Vers un « apartheid alimentaire » ?

Si ces tendances se poursuivent, nous pourrions voir émerger une véritable fracture alimentaire, avec des conséquences sociétales importantes.

– Scénario 1 : l’exacerbation des inégalités. Les prix élevés continuent à rendre le bio inaccessible pour une grande partie de la population, l’offre alimentaire se polarise (premium et naturelle pour les élites, ultra-transformée pour les classes populaires) et les maladies chroniques (obésité, diabète) explosent dans les catégories modestes.

mal manger

– Scénario 2 : une ségrégation urbaine. Les quartiers populaires deviennent vraiment des déserts alimentaires, où l’offre de produits frais disparaît tandis que les classes aisées développent des circuits exclusifs (fermes urbaines privées, abonnements premium à des paniers bio) et la « food tech » devient un privilège, avec des produits enrichis et optimisés.

– Scénario 3 : l’alimentation à deux vitesses en temps de crise. Les crises économiques, climatiques ou géopolitiques amplifient brutalement les inégalités alimentaires comme par exemple avec la pandémie de Covid-19 (explosion des files d’attente devant les banques alimentaires, pendant que les ventes de paniers bio augmentaient de 30 % chez les foyers aisés (FAO, 2021)) ou l’inflation qui a vu une forte augmentation du prix des denrées de base, forçant les ménages modestes à réduire leur consommation de produits frais.

manger sain

Il est donc indispensable que l’alimentation soit plus équitable, rendant par exemple les produits sains plus accessibles, repenser l’éducation alimentaire ou travailler la résilience alimentaire des territoires.

 

De la politique régionale à la feuille de route d’ACT food

« Bien manger pour tous » est la réponse bretonne à cette exigence sociétale. Pour le Conseil régional, la Bretagne doit porter un projet de transformation ambitieux, générateur de revenus et vecteur de fierté pour les agriculteurs et les salariés du secteur. La Région ne doit laisser personne au bord de la route, et surtout pas ceux qui n’ont pas les moyens de faire ces choix. Il s’agit donc d’accompagner toutes les alimentations, « car rien ne serait pire que de créer une sorte de fracture alimentaire ». Pour encourager cette transition des filières de l’alimentation, elle a concentré son action autour de plusieurs axes prioritaires. Une politique qui vise à faire de la Bretagne un leader du bien-manger en Europe.
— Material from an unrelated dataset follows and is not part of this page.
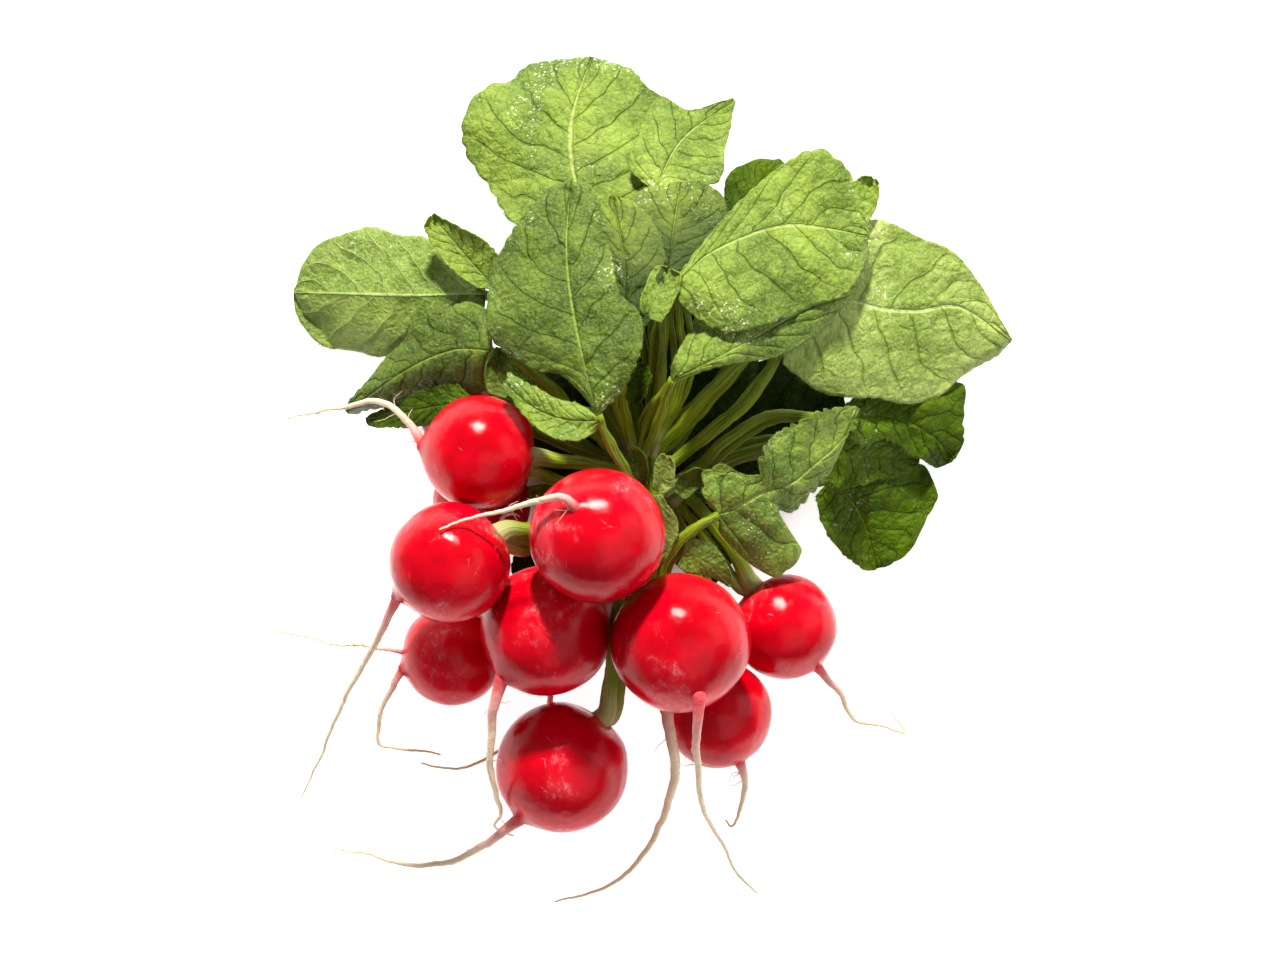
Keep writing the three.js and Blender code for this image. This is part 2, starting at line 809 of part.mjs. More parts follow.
function rootSolid(points, startRadius, center) {
  const steps = Math.max(8, Math.round(points.length * 1.6));
  const inside = vector(points[0]).lerp(vector(center), 0.25).toArray();
  const radiusAt = (s) => rootTip + (startRadius - rootTip) * (1 - s) ** 1.5 + 0.25 * (1 - s);
  return solidFrom(taperedTube([inside, ...points], radiusAt, steps, rootSides));
}

// The table's top, as a thick block just under z = 0.
function tableSolid() {
  const side = 600;
  const depth = 50;
  const block = new THREE.BoxGeometry(side, side, depth);
  block.translate(0, 0, -depth / 2);
  return solidFrom(block);
}

function radishSolid(radish, table) {
  const resting = Math.abs(radish.center[2] - radish.radius) < 0.01;
  const sunk = resting ? radish.center[2] - restFlat : radish.center[2];
  const placed = { ...radish, center: [radish.center[0], radish.center[1], sunk] };
  let solid = bulbSolid(placed, 0).add(rootSolid(radish.root, radish.rootRadius, placed.center));
  if (radish.sideRoot) {
    solid = solid.add(rootSolid(radish.sideRoot, radish.rootRadius * 0.6, placed.center));
  }
  return { solid: solid.subtract(table), swollen: bulbSolid(placed, gap) };
}

const heapAt = (x, y) => {
  const away = Math.hypot(x - heapCenter.x, y - heapCenter.y);
  return heapFoot + heapHeight * Math.exp(-((away / heapSpread) ** 2));
};

// A line through points, read by station from 0 at the stalk to 1 at the tip.
function readerOf(points) {
  const lengths = [0];
  for (let i = 1; i < points.length; i++) {
    const step = Math.hypot(points[i][0] - points[i - 1][0], points[i][1] - points[i - 1][1]);
    lengths.push(lengths[i - 1] + step);
  }
  const known = points.map((point, i) => i).filter((i) => {
    return i === 0 || i === points.length - 1 || points[i].length > 2;
  });
  const stations = points.map(() => 0);
  for (let k = 1; k < known.length; k++) {
    const [from, to] = [known[k - 1], known[k]];
    const start = from === 0 ? 0 : points[from][2];
    const end = to === points.length - 1 ? 1 : points[to][2];
    for (let i = from; i <= to; i++) {
      const share = (lengths[i] - lengths[from]) / (lengths[to] - lengths[from]);
      stations[i] = start + (end - start) * share;
    }
  }
  return (s) => {
    let i = 1;
    while (i < points.length - 1 && stations[i] < s) {
      i++;
    }
    const share = (s - stations[i - 1]) / (stations[i] - stations[i - 1]);
    return new THREE.Vector2(
      THREE.MathUtils.lerp(points[i - 1][0], points[i][0], share),
      THREE.MathUtils.lerp(points[i - 1][1], points[i][1], share),
    );
  };
}

// A blade as a thin shell over a grid of rows along the rib and columns across it.
// The margin is toothed from row to row and waved up and down. Both faces are split alike.
function bladeSolid(leaf, shape, swell) {
  const rib = readerOf(shape.rib);
  const start = rib(0);
  const end = rib(1);
  const ends = (side, sign) => {
    const along = rib(0.05).sub(start).normalize();
    const back = end.clone().sub(rib(0.95)).normalize();
    const width = stalkWidth * sign;
    const tip = tipWidth * sign;
    return [
      [start.x - along.y * width, start.y + along.x * width],
      ...side,
      [end.x - back.y * tip, end.y + back.x * tip],
    ];
  };
  const turnsLeft = (point) => {
    const along = rib(0.4).sub(start);
    return along.x * (point[1] - start.y) - along.y * (point[0] - start.x) > 0 ? 1 : -1;
  };
  const middleOf = (side) => side[Math.floor(side.length / 2)];
  const sides = [
    readerOf(ends(shape.left, turnsLeft(middleOf(shape.left)))),
    readerOf(ends(shape.right, turnsLeft(middleOf(shape.right)))),
  ];
  const rows = shape.rows;
  const columns = bladeColumns;
  const half = bladeThickness / 2 + swell;
  const top = [];
  const bottom = [];
  for (let i = 0; i <= rows; i++) {
    const s = i / rows;
    const spine = rib(s);
    const inner = i > 0 && i < rows;
    const tooth = inner ? toothDepth * (i % 2 ? 1 : -1) : 0;
    const wave = inner ? marginWave * Math.sin(i * 1.9) : 0;
    for (let j = 0; j <= columns; j++) {
      const across = (2 * j) / columns - 1;
      const margin = sides[across < 0 ? 0 : 1](s);
      const outward = margin.clone().sub(spine);
      const width = outward.length();
      const reach = (width + (tooth + swell) * across ** 2) / width;
      const spot = spine.clone().addScaledVector(outward, Math.abs(across) * reach);
      const lift = leaf.cup * across ** 2 + wave * across ** 2 - leaf.droop * s ** 2;
      const height = Math.max(heapAt(spot.x, spot.y) + leaf.layer + lift, lowestPoint + half);
      const keel = across === 0 && inner ? ribRise : 0;
      top.push(spot.x, spot.y, height + half);
      bottom.push(spot.x, spot.y, Math.max(height - half - keel, lowestPoint / 2));
    }
  }
  return solidFrom(shellOf(top, bottom, rows, columns));
}

// Two sheets of (rows + 1) x (columns + 1) points, joined by a wall round their border.
function shellOf(top, bottom, rows, columns) {
  const count = (rows + 1) * (columns + 1);
  const at = (i, j) => i * (columns + 1) + j;
  const index = [];
  for (let i = 0; i < rows; i++) {
    for (let j = 0; j < columns; j++) {
      const corners = [at(i, j), at(i, j + 1), at(i + 1, j + 1), at(i + 1, j)];
      const [a, b, c, d] = j < columns / 2 ? corners : [corners[1], corners[2], corners[3], corners[0]];
      index.push(a, b, c, a, c, d);
      index.push(a + count, c + count, b + count, a + count, d + count, c + count);
    }
  }
  const border = [];
  for (let j = 0; j < columns; j++) {
    border.push(at(0, j));
  }
  for (let i = 0; i < rows; i++) {
    border.push(at(i, columns));
  }
  for (let j = columns; j > 0; j--) {
    border.push(at(rows, j));
  }
  for (let i = rows; i > 0; i--) {
    border.push(at(i, 0));
  }
  border.forEach((a, k) => {
    const b = border[(k + 1) % border.length];
    index.push(b, a, a + count, b, a + count, b + count);
  });
  const geometry = new THREE.BufferGeometry();
  geometry.setAttribute("position", new THREE.Float32BufferAttribute([...top, ...bottom], 3));
  geometry.setIndex(index);
  return geometry;
}

function leafSolid(leaf, swell) {
  const blade = bladeSolid(leaf, leaf, swell);
  return leaf.lobe ? blade.add(bladeSolid(leaf, leaf.lobe, swell)) : blade;
}

function crossingSolid(swell) {
  const ball = new THREE.SphereGeometry(1, 10, 7);
  ball.scale(...crossing.size.map((size) => size + swell));
  ball.translate(...crossing.center);
  return solidFrom(ball);
}

// The way of a stalk, led into its bulb where it starts at a crown.
function ledIn(way) {
  const start = vector(way[0]);
  const away = (radish) => start.distanceTo(vector(radish.center));
  const bulb = radishes.find((radish) => away(radish) < radish.radius + crownReach);
  if (!bulb) {
    return way;
  }
  const inside = start.lerp(vector(bulb.center), crownDepth / away(bulb));
  return [inside.toArray(), ...way];
}

function stalksSolid(swell) {
  const tubes = stalks.map(({ radii, way }) => {
    const radiusAt = (s) => THREE.MathUtils.lerp(radii[0], radii[1], s) + swell;
    return solidFrom(taperedTube(ledIn(way), radiusAt, stalkSteps, stalkSides));
  });
  return wasm.Manifold.union([crossingSolid(swell), ...tubes]);
}

const bunch = new THREE.Group();
const table = tableSolid();
const madeRadishes = radishes.map((radish) => radishSolid(radish, table));
const swollenBulbs = wasm.Manifold.union(madeRadishes.map((made) => made.swollen));

radishes.forEach((radish, i) => {
  bunch.add(nodeFrom(radish.name, madeRadishes[i].solid, "red"));
});

bunch.add(nodeFrom("leaf_stalks", stalksSolid(0).subtract(swollenBulbs), "stalk"));

// Leaves from the top down. Each keeps clear of the bulbs, the stalks and the leaves above it.
let taken = swollenBulbs.add(stalksSolid(gap));
leaves.forEach((leaf) => {
  bunch.add(nodeFrom(leaf.name, leafSolid(leaf, 0).subtract(taken), leaf.color));
  taken = taken.add(leafSolid(leaf, gap));
});

export default bunch;
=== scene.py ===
import bpy
import math
import random
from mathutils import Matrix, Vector, noise


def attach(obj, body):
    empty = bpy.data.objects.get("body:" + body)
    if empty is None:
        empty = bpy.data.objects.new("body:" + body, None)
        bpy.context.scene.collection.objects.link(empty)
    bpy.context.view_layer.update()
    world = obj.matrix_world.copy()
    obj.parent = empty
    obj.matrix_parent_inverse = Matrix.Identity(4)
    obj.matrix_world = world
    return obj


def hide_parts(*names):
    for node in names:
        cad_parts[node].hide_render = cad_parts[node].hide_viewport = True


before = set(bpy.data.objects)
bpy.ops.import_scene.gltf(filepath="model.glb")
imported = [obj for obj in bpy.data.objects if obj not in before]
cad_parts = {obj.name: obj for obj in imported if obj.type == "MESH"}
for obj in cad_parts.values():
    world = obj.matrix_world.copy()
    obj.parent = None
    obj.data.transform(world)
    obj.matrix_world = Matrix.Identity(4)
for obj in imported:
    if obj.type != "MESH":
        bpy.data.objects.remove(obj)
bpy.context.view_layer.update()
print("frame loaded")

mm = 0.001  # the tables below are in millimetres, Blender's objects in metres


# The camera looks straight down on the bunch, from far away, so little is foreshortened.
cameraSetup = dict(height=3.0, lens=334, sensor=36, reach=20)


def addCamera():
    data = bpy.data.cameras.new("camera")
    data.lens = cameraSetup["lens"]
    data.sensor_width = cameraSetup["sensor"]
    data.clip_end = cameraSetup["reach"]
    camera = bpy.data.objects.new("camera", data)
    camera.location = (0, 0, cameraSetup["height"])
    bpy.context.collection.objects.link(camera)
    bpy.context.scene.camera = camera


# Light from the top of the picture, a broad flat panel above the lower right, and a weak sky.
lightSetup = [
    dict(name="key", place=(-0.05, 1.2, 0.95), size=0.14, power=46, color=(1, 0.97, 0.9)),
    dict(name="side", place=(1.3, 0.35, 0.7), size=0.9, power=3.5, color=(1, 1, 1)),
    dict(name="panel", place=(1.07, -1.03, 1.3), size=1.9, power=10, color=(0.98, 0.98, 1), flat=True),
]
skyStrength = 0.2


def addLights():
    for setup in lightSetup:
        data = bpy.data.lights.new(setup["name"], "AREA")
        data.energy = setup["power"]
        data.size = setup["size"]
        data.color = setup["color"]
        light = bpy.data.objects.new(setup["name"], data)
        light.location = setup["place"]
        if not setup.get("flat"):
            light.rotation_euler = (-Vector(setup["place"])).to_track_quat("-Z", "Y").to_euler()
        bpy.context.collection.objects.link(light)
    world = bpy.data.worlds.new("sky")
    world.use_nodes = True
    world.node_tree.nodes["Background"].inputs["Strength"].default_value = skyStrength
    world.node_tree.nodes["Background"].inputs["Color"].default_value = (1, 1, 1, 1)
    bpy.context.scene.world = world
    bpy.context.scene.view_settings.view_transform = "Standard"
    print("camera and lights done:", len(lightSetup))


# A socket that can be added, multiplied and compared, so shader maths reads as a formula.
class Wire:
    def __init__(self, nodes, socket):
        self.nodes = nodes
        self.socket = socket

    def math(self, operation, other=None):
        inputs = {0: self} if other is None else {0: self, 1: other}
        return self.nodes.add("ShaderNodeMath", dict(operation=operation), inputs)

    def __add__(self, other):
        return self.math("ADD", other)

    def __radd__(self, other):
        return self.math("ADD", other)

    def __sub__(self, other):
        return self.math("SUBTRACT", other)

    def __rsub__(self, other):
        return self.nodes.add("ShaderNodeMath", dict(operation="SUBTRACT"), {0: other, 1: self})

    def __mul__(self, other):
        return self.math("MULTIPLY", other)

    def __rmul__(self, other):
        return self.math("MULTIPLY", other)

    def __pow__(self, other):
        return self.math("POWER", other)

    def between(self, low, high):
        settings = dict(interpolation_type="SMOOTHSTEP")
        inputs = {"Value": self, "From Min": low, "From Max": high}
        return self.nodes.add("ShaderNodeMapRange", settings, inputs, "Result")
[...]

Quant à ACT food et les cinq centres techniques, cette politique institutionnelle est la base de sa feuille de route :  « Nous sommes là pour étudier et proposer des solutions pour optimiser les intrants, les processus de fabrication, la qualité, la gestion de l’énergie, la conservation des aliments etc. Mais également permettre à chaque consommateur d’avoir accès à une alimentation abordable. Nous sommes un acteur parmi d’autres mais une partie prenante active, pour aider les entreprises à évoluer. Il est essentiel pour elles de développer leur compétitivité afin de garantir cette accessibilité indispensable de l’alimentation ».